Set down the material exactly as given, please, from its first line through the line that includes "return leg +".

(Scripts that build objects)
---------------

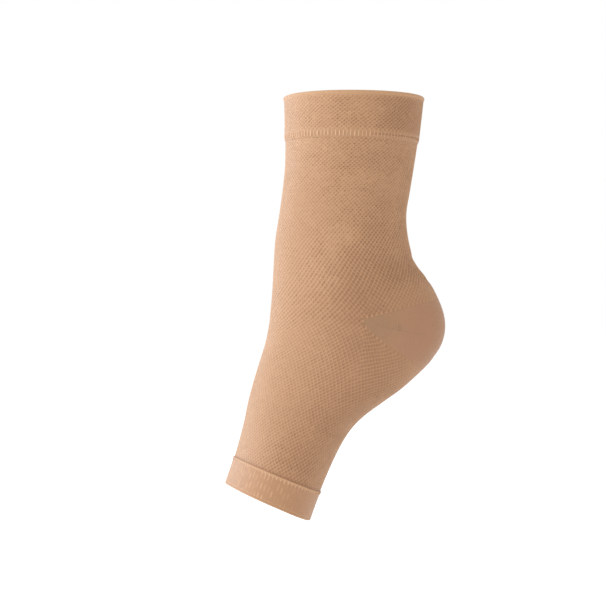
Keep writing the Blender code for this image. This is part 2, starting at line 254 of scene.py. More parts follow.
def leg_or_foot(rows, angles, skipped):
    """Points of courses on one side of the heel: each curve of the tables, read at the row,
    goes through the formula of a loop at the angle. Skipped is the heel's rows at the back."""
    back_rows = rows + skipped
    return loop(
        spline(SIDE, rows), spline(FRONT, rows), spline(BACK, back_rows),
        spline(HALF_WIDTH, rows), spline(FRONT_FULL, rows), spline(BACK_FULL, back_rows),
        spline(BACK_BOW, back_rows), spline(SKEW, rows), angles)


def courses(rows, angles):
    """Points of courses. Between the two gores, where only the front half is knitted, they
    are a straight blend: upper gore + (row - its row) x (lower gore - upper gore)."""
    rows, angles = np.broadcast_arrays(np.asarray(rows, float), np.asarray(angles, float))
    leg = leg_or_foot(np.minimum(rows, UPPER_GORE), angles, 0)
    foot = leg_or_foot(np.maximum(rows, LOWER_GORE), angles, len(HEEL_FAN))
    return leg + np.clip(rows - UPPER_GORE, 0, 1)[..., None] * (foot - leg)


def pocket(turns, angles):
    """Points of the heel pocket: turn 0 is the upper gore and 1 the lower, and the back
    halves in between fan out from the short side line at the tip."""
    turns, angles = np.broadcast_arrays(np.asarray(turns, float), np.asarray(angles, float))
    back_rows = UPPER_GORE + turns * (len(HEEL_FAN) + 1)
    side = SIDE[UPPER_GORE] + turns[..., None] * (SIDE[LOWER_GORE] - SIDE[UPPER_GORE])
    return loop(
        side, side, spline(BACK, back_rows), HALF_WIDTH[UPPER_GORE], 0.0,
        spline(BACK_FULL, back_rows), spline(BACK_BOW, back_rows), np.zeros_like(turns), angles)


toe_edge = courses(MOUTH, np.linspace(0, 2 * np.pi, 9))
print(f"The foot opening is {np.ptp(toe_edge[:, 1]) / MM:.1f} mm wide")

# %% [markdown]
# Every relief below, from a pit of the mesh to the fold of the welt, is a height above this
# surface, so the surface also needs its outward direction. Two small steps, one down the row
# and one along the course, span a facet, and their cross product stands on it. The leg looks
# up for its step and the foot looks down, so that neither looks into the heel pocket.

# %% Outward directions
SMALL_STEP = 1e-4


def normals_of(surface, rows, angles, row_step):
    """Outward unit normals: (step down the row) x (step along the course)."""
    down = (surface(rows + row_step, angles) - surface(rows, angles)) / row_step
    along = surface(rows, angles + SMALL_STEP) - surface(rows, angles - SMALL_STEP)
    return unit(np.cross(down, along))


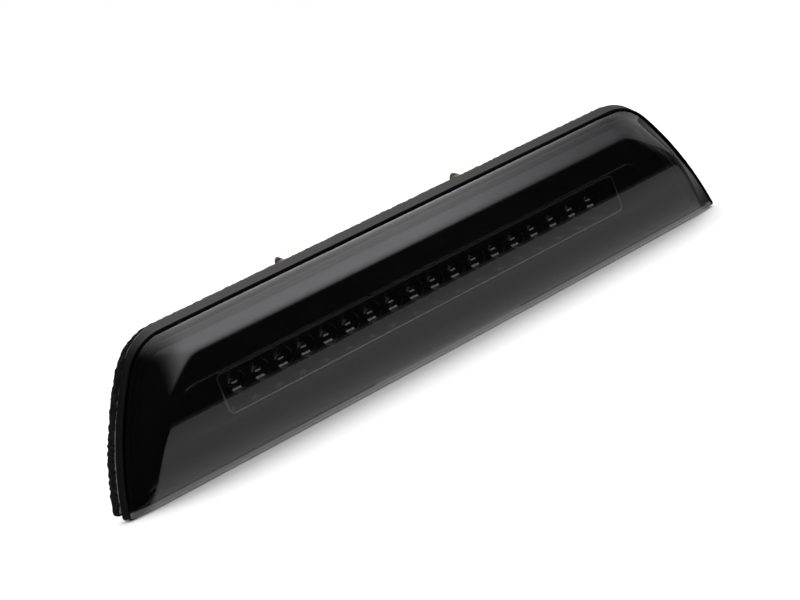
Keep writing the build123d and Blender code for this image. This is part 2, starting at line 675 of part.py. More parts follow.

---------------

Final result:
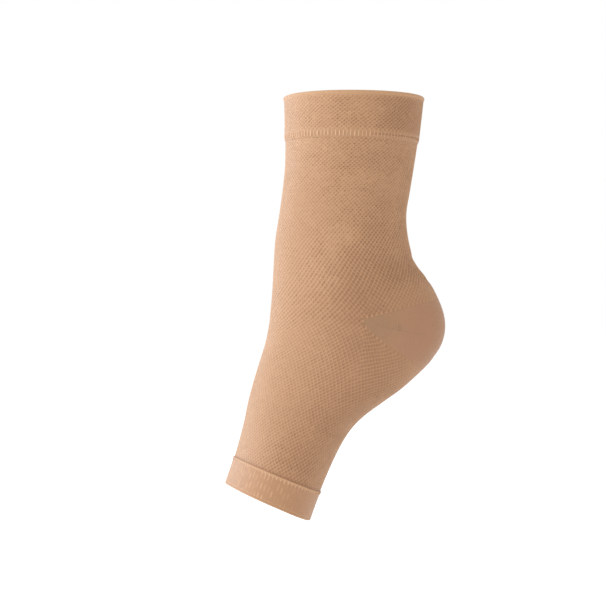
Keep writing the Blender code for this image. This is part 2, starting at line 254 of scene.py. More parts follow.
def leg_or_foot(rows, angles, skipped):
    """Points of courses on one side of the heel: each curve of the tables, read at the row,
    goes through the formula of a loop at the angle. Skipped is the heel's rows at the back."""
    back_rows = rows + skipped
    return loop(
        spline(SIDE, rows), spline(FRONT, rows), spline(BACK, back_rows),
        spline(HALF_WIDTH, rows), spline(FRONT_FULL, rows), spline(BACK_FULL, back_rows),
        spline(BACK_BOW, back_rows), spline(SKEW, rows), angles)


def courses(rows, angles):
    """Points of courses. Between the two gores, where only the front half is knitted, they
    are a straight blend: upper gore + (row - its row) x (lower gore - upper gore)."""
    rows, angles = np.broadcast_arrays(np.asarray(rows, float), np.asarray(angles, float))
    leg = leg_or_foot(np.minimum(rows, UPPER_GORE), angles, 0)
    foot = leg_or_foot(np.maximum(rows, LOWER_GORE), angles, len(HEEL_FAN))
    return leg + np.clip(rows - UPPER_GORE, 0, 1)[..., None] * (foot - leg)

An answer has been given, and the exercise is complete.